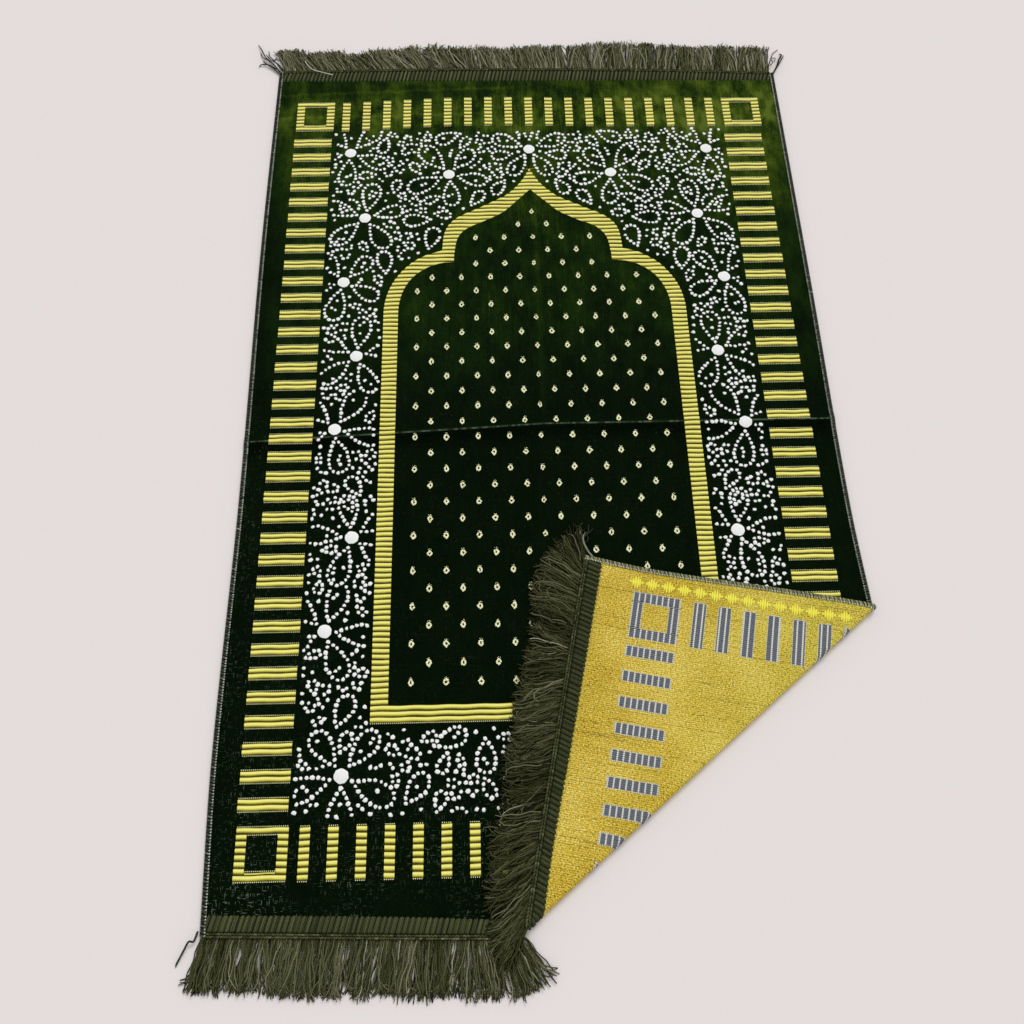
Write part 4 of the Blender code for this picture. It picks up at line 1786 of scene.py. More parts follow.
@dataclass
class LaceFlowers:
    """White tufts strung into flowers, tendrils and curls round the niche."""

    wardrobe: Wardrobe
    niche: Niche
    half_width: float = 0.2575
    bottom: float = -0.4415
    top: float = 0.4470
    band_clearance: float = 0.0055
    disc_radius: float = 0.0082
    spacing: float = 0.0057
    tuft_gap: float = 0.0050
    chain_gap: float = 0.0078
    tuft_radius: float = 0.00250
    petals: int = 5
    petal_length: float = 0.043
    petal_width: float = 0.023
    small_length: float = 0.0135
    small_width: float = 0.0095
    tries: int = 9000
    loop_sizes: tuple[float, ...] = (0.034, 0.027, 0.021, 0.016, 0.0125)
    loop_tries: int = 1100
    loop_width: float = 0.58
    loop_room: float = 0.93

    def __post_init__(self) -> None:
        """Starts with no tufts."""
        self.tufts: list[Pair] = []
        self.cells: dict[tuple[int, int], list[Pair]] = {}

    def inside(self, u: float, v: float) -> bool:
        """Whether a tuft at that place is within the lace and clear of the niche.

        Args:
            u: the place across the rug.
            v: the place along the rug.

        Returns:
            Whether it is.
        """
        if abs(u) > self.half_width or not self.bottom < v < self.top:
            return False
        if v < self.niche.bottom_outer - self.band_clearance:
            return True
        reach = max(float(self.niche.outer(np.float64(v + shift))) for shift in (-0.006, 0.0, 0.004))
        return abs(u - self.niche.middle) > reach + self.band_clearance

    def clear(self, u: float, v: float, gap: float) -> bool:
        """Whether no other tuft is nearer than the gap.

        Args:
            u: the place across the rug.
            v: the place along the rug.
            gap: the distance.

        Returns:
            Whether there is room.
        """
        size = 0.01
        home = (math.floor(u / size), math.floor(v / size))
        reach = math.ceil(gap / size)
        for i in range(home[0] - reach, home[0] + reach + 1):
            for j in range(home[1] - reach, home[1] + reach + 1):
                for other in self.cells.get((i, j), ()):
                    if math.hypot(u - other[0], v - other[1]) < gap:
                        return False
        return True

    def place(self, u: float, v: float, gap: float) -> bool:
        """Sets one tuft if there is room.

        Args:
            u: its place across the rug.
            v: its place along the rug.
            gap: how far it keeps from the others.

        Returns:
            Whether it was set.
        """
        if not self.inside(u, v) or not self.clear(u, v, gap):
            return False
        self.tufts.append((u, v))
        self.cells.setdefault((math.floor(u / 0.01), math.floor(v / 0.01)), []).append((u, v))
        return True

    def string(self, course: Array, needed: float = 0.0) -> bool:
        """Sets tufts at an even spacing along a curve.

        Args:
            course: closely spaced points of the curve.
            needed: the share of its tufts that must have room, or none is set.

        Returns:
            Whether they were set.
        """
        steps = np.linalg.norm(np.diff(course, axis=0), axis=1)
        along = np.concatenate([[0.0], np.cumsum(steps)])
        count = max(2, round(along[-1] / self.spacing))
        stops = np.linspace(0, along[-1], count + 1)
        across = np.interp(stops, along, course[:, 0]).tolist()
        stations = list(zip(across, np.interp(stops, along, course[:, 1]).tolist()))
        room = [self.inside(u, v) and self.clear(u, v, self.tuft_gap) for u, v in stations]
        if sum(room) < needed * len(room):
            return False
        for u, v in stations:
            self.place(u, v, self.tuft_gap)
        return True

    def petal(self, centre: Pair, heading: float, start: float, length: float, width: float) -> Array:
        """Draws one teardrop petal.

        Args:
            centre: the flower's middle.
            heading: the petal's direction in radians.
            start: how far from the middle it begins.
            length: its length.
            width: its width.

        Returns:
            Closely spaced points round it.
        """
        turn = np.linspace(0, 2 * math.pi, 90)
        out = start + length * (1 - np.cos(turn)) / 2
        side = width / 2 * np.sin(turn) * np.sqrt((1 - np.cos(turn)) / 2) * 1.25
        u = centre[0] + out * math.cos(heading) - side * math.sin(heading)
        v = centre[1] + out * math.sin(heading) + side * math.cos(heading)
        return np.column_stack([u, v])

    def flower(self, place: FlowerPlace, start: float, length: float, width: float, draw: Draw) -> None:
        """Strings the petals of one flower.

        Args:
            place: its middle and its turn.
            start: how far from its middle the petals begin.
            length: a petal's length.
            width: a petal's width.
            draw: the source of their unevenness.
        """
        for k in range(self.petals):
            heading = math.radians(place.turn + 360 * k / self.petals + draw.uniform(-7, 7))
            scale = draw.uniform(0.86, 1.12)
            centre = (place.across, place.along)
            self.string(self.petal(centre, heading, start, length * scale, width * scale))

    def loops(self, draw: Draw) -> None:
        """Fills the larger gaps with single teardrop loops, the longest first.

        Args:
            draw: the source of their unevenness.
        """
        for size in self.loop_sizes:
            for _ in range(self.loop_tries):
                middle = (draw.uniform(0, self.half_width), draw.uniform(self.bottom, self.top))
                heading = draw.uniform(0, 2 * math.pi)
                if self.inside(*middle):
                    course = self.petal(middle, heading, 0.0, size, size * self.loop_width)
                    self.string(course, self.loop_room)

    def curls(self, draw: Draw) -> None:
        """Fills what is left with short curling tendrils.

        Args:
            draw: the source of their unevenness.
        """
        for _ in range(self.tries):
            u = draw.uniform(0, self.half_width)
            v = draw.uniform(self.bottom, self.top)
            if not self.inside(u, v) or not self.clear(u, v, self.chain_gap):
                continue
            heading = draw.uniform(0, 2 * math.pi)
            bend = draw.choice((-1, 1)) * draw.uniform(14, 44)
            for _ in range(int(draw.integers(4, 9))):
                if not self.place(u, v, self.tuft_gap + 0.0005):
                    break
                u += self.spacing * math.cos(heading)
                v += self.spacing * math.sin(heading)
                heading += math.radians(bend)
                bend *= 1.08

    def compose(self) -> None:
        """Strings the right half's flowers, tendrils and curls in order."""
        draw = np.random.default_rng(31)
        for flower in LARGE_FLOWERS:
            for shift in np.linspace(0, 2 * math.pi, 9)[:-1]:
                self.cells.setdefault(
                    (math.floor(flower.across / 0.01), math.floor(flower.along / 0.01)), []
                ).append((flower.across + 0.006 * math.cos(shift), flower.along + 0.006 * math.sin(shift)))
        for flower in LARGE_FLOWERS:
            self.flower(flower, self.disc_radius + 0.004, self.petal_length, self.petal_width, draw)
        for flower in SMALL_FLOWERS:
            self.flower(flower, 0.0035, self.small_length, self.small_width, draw)
        self.loops(draw)
        self.curls(draw)

    def build(self, ribs: RibbedFigures) -> list[Piece]:
        """Makes the tufts and discs of both halves.

        Args:
            ribs: the figures, which tell what is hidden.

        Returns:
            The tufts and the discs.
        """
        self.compose()
        draw = np.random.default_rng(32)
        half = np.array([tuft for tuft in self.tufts if tuft[0] > -0.001])
        mirrored = half[half[:, 0] > 0.003] * np.array([-1, 1])
        both = np.concatenate([half, mirrored])
        both = np.array([tuft for tuft in both if not ribs.hidden(*tuft)])
        both = both + draw.normal(0, 0.0003, both.shape)
        radii = self.tuft_radius * draw.uniform(0.86, 1.14, len(both))
        stock = Stock(Reads.PLAN)
        stock.add_laid(*domes(both, radii, PLAN.pile - TUFT_SINK, TUFT_HEIGHT, 6, draw, uneven=0.27))
        tufts = fit(stock.make("lace_tufts", [self.wardrobe.white]), Slot.VELVET)
        discs = [(f.across, f.along) for f in LARGE_FLOWERS]
        discs = [(sign * u, v) for u, v in discs for sign in ((1, -1) if u else (1,))]
        seen = np.array([disc for disc in discs if not ribs.hidden(*disc)])
        stock = Stock(Reads.PLAN)
        sizes = np.full(len(seen), self.disc_radius)
        stock.add_laid(*domes(seen, sizes, PLAN.pile - TUFT_SINK, 0.0013, 22, draw, uneven=0.05))
        return [tufts, fit(stock.make("lace_discs", [self.wardrobe.white]), Slot.VELVET)]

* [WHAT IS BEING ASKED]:
Begin with the first line of the listing and copy exactly through the line that contains "tufts strung into", please, keeping both ends and leaving out everything after.

* [WORKED ANSWER]:
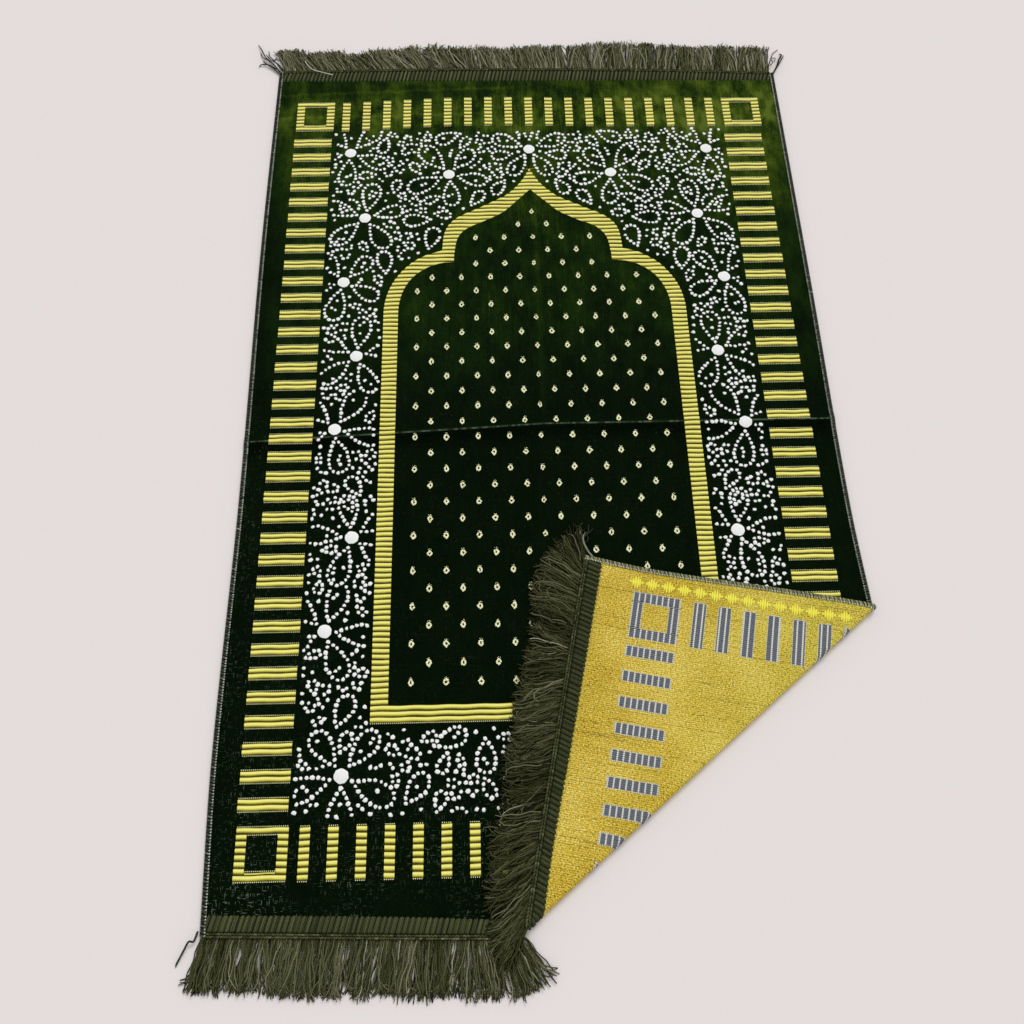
Write part 4 of the Blender code for this picture. It picks up at line 1786 of scene.py. More parts follow.
@dataclass
class LaceFlowers:
    """White tufts strung into flowers, tendrils and curls round the niche."""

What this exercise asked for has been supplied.